Aos 83 anos, o diretor está cheio de projetos, como o aguardado "A Casa Gucci" e uma sequência de "Gladiador". O começo de "The Last Duel" é marcado por cenas rápidas, e algumas sequências dão a impressão de terem sido cortadas antes da hora -a princípio, parece que Scott estava mais preocupado com algum de seus novos projetos do que propriamente com o filme em questão.

Mas logo descobrimos que isso faz parte da narrativa: a trama revisita em geral os mesmos episódios, mas vistos por três diferentes personagens: dois amigos guerreiros e a mulher de um deles. Por isso a necessidade de ir só ao essencial.

A história se passa na França do século 14, quando Jean, vivido por Damon, um militar de origem aristocrática, enfrenta em um duelo Jacques -Adam Driver-, também guerreiro, mas vindo de um meio social bem mais humilde. O motivo da rixa é Marguerite, interpretada por Jodie Comer, casada com Jean e que acusa Jacques de estupro.

Quando Jean deseja enfrentar o desafeto, ninguém questiona suas razões. Afinal, Jacques cometeu um "crime contra a propriedade de um homem" ao estuprar Marguerite -a violência sexual em si é secundária aos olhos daquela sociedade.

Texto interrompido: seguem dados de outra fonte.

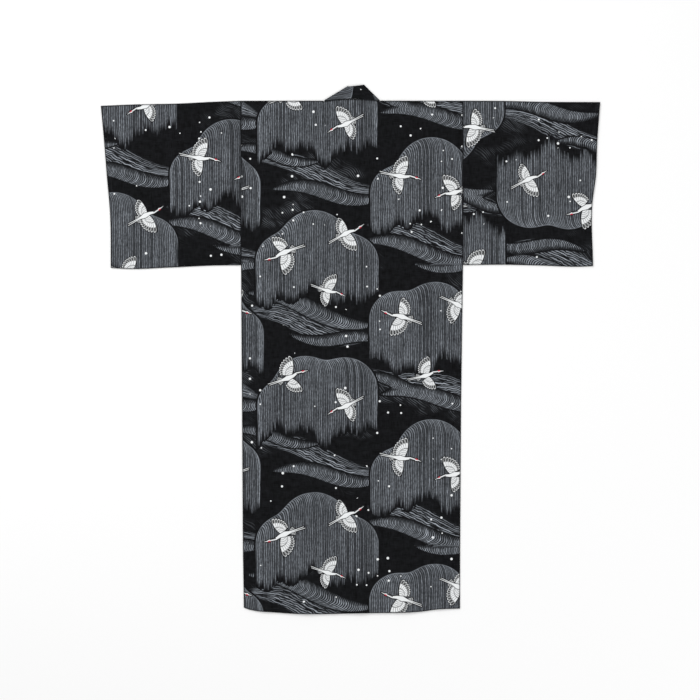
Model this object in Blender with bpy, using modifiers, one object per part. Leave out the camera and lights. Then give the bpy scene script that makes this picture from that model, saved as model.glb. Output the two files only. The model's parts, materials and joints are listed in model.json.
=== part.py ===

É interessante a opção do roteiro por três versões de uma mesma história, mas talvez este não fosse o melhor tema para utilizar a estrutura, uma vez que ela contradiz as intenções do filme. Afinal, partir do princípio de que cada narrativa é apenas uma versão de algo, e não a verdade propriamente dita, exige que todas precisem ser relativizadas -fica meio sem sentido que apenas a de Marguerite seja tida como a "verdade".

Mas o espectador entende o que o filme quer: mostrar o quanto os homens tendem a ver as situações segundo um ponto de vista extremamente falocêntrico. Enquanto denúncia do sexismo absurdamente opressor daqueles tempos, e que deixaram raízes ainda hoje, "The Last Duel" é um filme bem-sucedido.

Na reta final da mostra competitiva em Veneza, nenhum filme surgiu com uma força que pareça capaz de desbancar os dois favoritos ao Leão de Ouro -"Madres Paralelas", do espanhol Pedro Almodóvar, e "A Mão de Deus", do italiano Paolo Sorrentino.

Talvez a franco-libanesa Audrey Diwan seja a única real ameaça, já que seu "L'Evénement" teve uma recepção bastante calorosa. Mas o filme, que mostra as dificuldades de uma garota para fazer um aborto, tem contra si o fato de surgir apenas um ano após outro com o mesmo tema, "Nunca, Raramente, Às Vezes, Sempre", que rendeu à americana Eliza Hittman o Grande Prêmio do Júri no Festival de Berlim de 2020.

O russo "Captain Volkonogov Escaped", da dupla Alexey Chupov e Natalya Merkulova, deixou o público mais dividido, mas é provavelmente a obra mais ousada esteticamente de toda a competição. Mostra um agente soviético que participou de vários assassinatos de suspeitos de subversão, obrigados a assumir crimes que não cometeram antes de morrer.

Arrependido, ele procura a família de cada vítima e relata o que de fato aconteceu. O filme mescla energia pop a um tom de denúncia política, com rompantes de surrealismo, em um acerto de contas com um passado que a Rússia ainda não conseguiu superar.

Pelo Lido, há quem acredite ainda que os filmes do americano Paul Schrader, "The Card Counter", e da neozelandesa Jane Campion, "The Power of the Dog", também tenham chances de levar o Leão. A resposta virá apenas com a cerimônia de entrega dos troféus, que acontece neste sábado, às 14h, horário de Brasília.